═════ Information shown

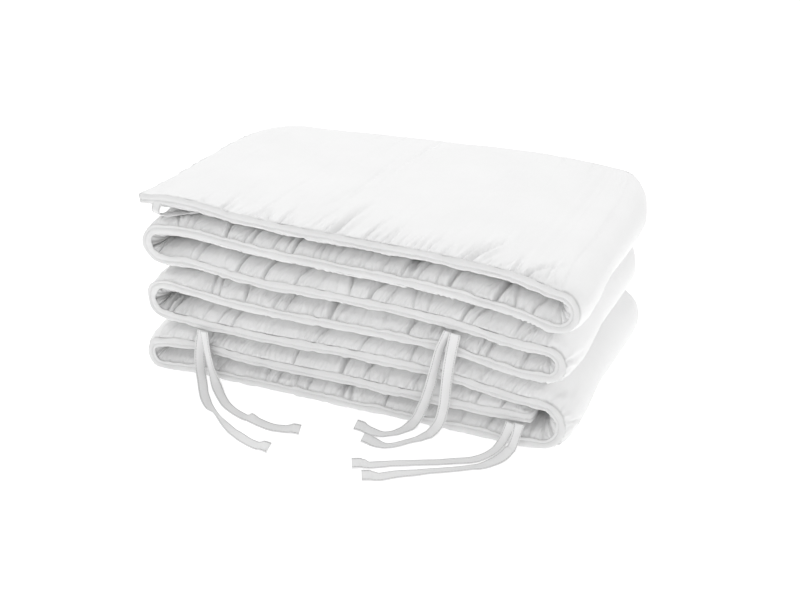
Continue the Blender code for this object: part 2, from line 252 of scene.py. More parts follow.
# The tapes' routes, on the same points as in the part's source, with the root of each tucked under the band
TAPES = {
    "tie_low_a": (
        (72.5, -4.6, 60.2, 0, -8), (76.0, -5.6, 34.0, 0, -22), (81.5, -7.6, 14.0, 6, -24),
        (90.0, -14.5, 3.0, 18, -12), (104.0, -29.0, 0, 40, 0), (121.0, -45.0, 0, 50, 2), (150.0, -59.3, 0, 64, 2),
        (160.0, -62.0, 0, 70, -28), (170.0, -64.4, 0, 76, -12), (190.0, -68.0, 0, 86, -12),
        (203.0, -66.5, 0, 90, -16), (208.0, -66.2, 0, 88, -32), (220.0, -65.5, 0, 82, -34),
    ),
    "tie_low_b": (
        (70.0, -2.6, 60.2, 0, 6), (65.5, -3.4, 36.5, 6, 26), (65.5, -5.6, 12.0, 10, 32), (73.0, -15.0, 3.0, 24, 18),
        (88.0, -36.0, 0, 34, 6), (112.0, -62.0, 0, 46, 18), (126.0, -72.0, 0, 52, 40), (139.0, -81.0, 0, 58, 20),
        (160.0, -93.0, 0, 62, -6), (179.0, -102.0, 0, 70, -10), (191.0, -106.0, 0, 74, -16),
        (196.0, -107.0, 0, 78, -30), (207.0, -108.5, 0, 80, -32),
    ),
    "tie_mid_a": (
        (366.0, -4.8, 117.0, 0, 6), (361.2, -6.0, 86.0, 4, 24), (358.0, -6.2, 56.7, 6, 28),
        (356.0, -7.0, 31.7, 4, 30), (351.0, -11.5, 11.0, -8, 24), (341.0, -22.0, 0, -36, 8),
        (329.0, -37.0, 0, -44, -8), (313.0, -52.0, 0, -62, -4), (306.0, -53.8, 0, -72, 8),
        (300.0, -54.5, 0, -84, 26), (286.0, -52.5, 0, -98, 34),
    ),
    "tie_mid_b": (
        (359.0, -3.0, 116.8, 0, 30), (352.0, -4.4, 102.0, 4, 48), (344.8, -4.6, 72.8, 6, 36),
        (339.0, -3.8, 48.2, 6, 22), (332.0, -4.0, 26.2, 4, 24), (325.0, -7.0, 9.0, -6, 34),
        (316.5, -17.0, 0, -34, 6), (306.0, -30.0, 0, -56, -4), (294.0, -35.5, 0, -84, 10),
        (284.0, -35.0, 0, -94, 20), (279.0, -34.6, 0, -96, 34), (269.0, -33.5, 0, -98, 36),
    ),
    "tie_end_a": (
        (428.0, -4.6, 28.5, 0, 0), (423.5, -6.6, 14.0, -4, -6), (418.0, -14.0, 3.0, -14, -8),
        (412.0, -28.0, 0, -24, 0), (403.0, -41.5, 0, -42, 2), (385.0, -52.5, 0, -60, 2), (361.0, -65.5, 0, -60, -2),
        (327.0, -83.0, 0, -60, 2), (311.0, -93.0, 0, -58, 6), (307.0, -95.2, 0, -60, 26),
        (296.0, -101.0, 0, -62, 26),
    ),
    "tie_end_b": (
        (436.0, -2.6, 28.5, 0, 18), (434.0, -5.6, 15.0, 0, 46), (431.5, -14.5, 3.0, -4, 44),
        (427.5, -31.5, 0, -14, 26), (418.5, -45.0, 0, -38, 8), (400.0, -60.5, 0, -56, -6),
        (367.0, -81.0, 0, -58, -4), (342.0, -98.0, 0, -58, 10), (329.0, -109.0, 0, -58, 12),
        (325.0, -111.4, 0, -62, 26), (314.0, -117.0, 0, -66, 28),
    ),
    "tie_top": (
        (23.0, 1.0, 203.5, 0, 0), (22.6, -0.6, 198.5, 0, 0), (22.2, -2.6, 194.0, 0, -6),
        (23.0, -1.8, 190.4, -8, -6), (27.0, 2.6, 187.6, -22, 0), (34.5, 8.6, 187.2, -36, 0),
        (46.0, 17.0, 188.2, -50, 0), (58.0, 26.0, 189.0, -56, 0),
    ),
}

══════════

Exercise ▸
Return the material exactly as it stands.

Finished task ▸
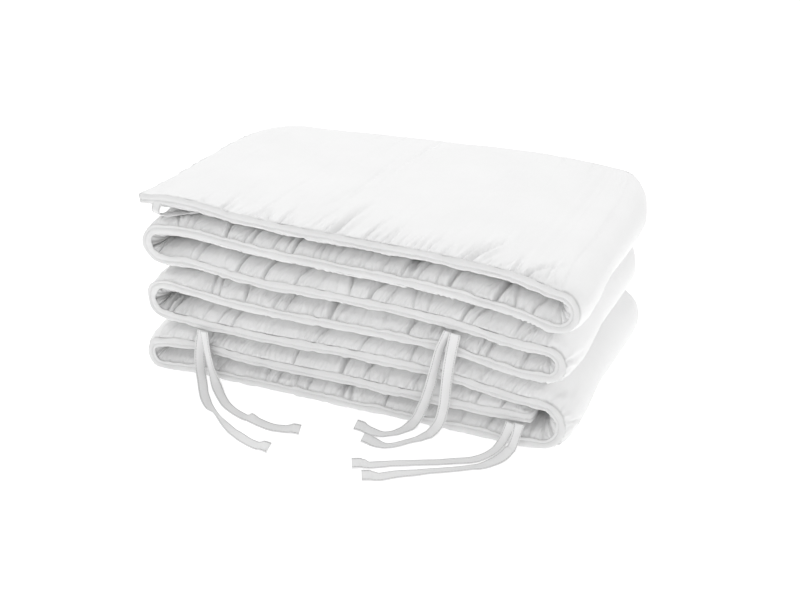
Continue the Blender code for this object: part 2, from line 252 of scene.py. More parts follow.
# The tapes' routes, on the same points as in the part's source, with the root of each tucked under the band
TAPES = {
    "tie_low_a": (
        (72.5, -4.6, 60.2, 0, -8), (76.0, -5.6, 34.0, 0, -22), (81.5, -7.6, 14.0, 6, -24),
        (90.0, -14.5, 3.0, 18, -12), (104.0, -29.0, 0, 40, 0), (121.0, -45.0, 0, 50, 2), (150.0, -59.3, 0, 64, 2),
        (160.0, -62.0, 0, 70, -28), (170.0, -64.4, 0, 76, -12), (190.0, -68.0, 0, 86, -12),
        (203.0, -66.5, 0, 90, -16), (208.0, -66.2, 0, 88, -32), (220.0, -65.5, 0, 82, -34),
    ),
    "tie_low_b": (
        (70.0, -2.6, 60.2, 0, 6), (65.5, -3.4, 36.5, 6, 26), (65.5, -5.6, 12.0, 10, 32), (73.0, -15.0, 3.0, 24, 18),
        (88.0, -36.0, 0, 34, 6), (112.0, -62.0, 0, 46, 18), (126.0, -72.0, 0, 52, 40), (139.0, -81.0, 0, 58, 20),
        (160.0, -93.0, 0, 62, -6), (179.0, -102.0, 0, 70, -10), (191.0, -106.0, 0, 74, -16),
        (196.0, -107.0, 0, 78, -30), (207.0, -108.5, 0, 80, -32),
    ),
    "tie_mid_a": (
        (366.0, -4.8, 117.0, 0, 6), (361.2, -6.0, 86.0, 4, 24), (358.0, -6.2, 56.7, 6, 28),
        (356.0, -7.0, 31.7, 4, 30), (351.0, -11.5, 11.0, -8, 24), (341.0, -22.0, 0, -36, 8),
        (329.0, -37.0, 0, -44, -8), (313.0, -52.0, 0, -62, -4), (306.0, -53.8, 0, -72, 8),
        (300.0, -54.5, 0, -84, 26), (286.0, -52.5, 0, -98, 34),
    ),
    "tie_mid_b": (
        (359.0, -3.0, 116.8, 0, 30), (352.0, -4.4, 102.0, 4, 48), (344.8, -4.6, 72.8, 6, 36),
        (339.0, -3.8, 48.2, 6, 22), (332.0, -4.0, 26.2, 4, 24), (325.0, -7.0, 9.0, -6, 34),
        (316.5, -17.0, 0, -34, 6), (306.0, -30.0, 0, -56, -4), (294.0, -35.5, 0, -84, 10),
        (284.0, -35.0, 0, -94, 20), (279.0, -34.6, 0, -96, 34), (269.0, -33.5, 0, -98, 36),
    ),
    "tie_end_a": (
        (428.0, -4.6, 28.5, 0, 0), (423.5, -6.6, 14.0, -4, -6), (418.0, -14.0, 3.0, -14, -8),
        (412.0, -28.0, 0, -24, 0), (403.0, -41.5, 0, -42, 2), (385.0, -52.5, 0, -60, 2), (361.0, -65.5, 0, -60, -2),
        (327.0, -83.0, 0, -60, 2), (311.0, -93.0, 0, -58, 6), (307.0, -95.2, 0, -60, 26),
        (296.0, -101.0, 0, -62, 26),
    ),
    "tie_end_b": (
        (436.0, -2.6, 28.5, 0, 18), (434.0, -5.6, 15.0, 0, 46), (431.5, -14.5, 3.0, -4, 44),
        (427.5, -31.5, 0, -14, 26), (418.5, -45.0, 0, -38, 8), (400.0, -60.5, 0, -56, -6),
        (367.0, -81.0, 0, -58, -4), (342.0, -98.0, 0, -58, 10), (329.0, -109.0, 0, -58, 12),
        (325.0, -111.4, 0, -62, 26), (314.0, -117.0, 0, -66, 28),
    ),
    "tie_top": (
        (23.0, 1.0, 203.5, 0, 0), (22.6, -0.6, 198.5, 0, 0), (22.2, -2.6, 194.0, 0, -6),
        (23.0, -1.8, 190.4, -8, -6), (27.0, 2.6, 187.6, -22, 0), (34.5, 8.6, 187.2, -36, 0),
        (46.0, 17.0, 188.2, -50, 0), (58.0, 26.0, 189.0, -56, 0),
    ),
}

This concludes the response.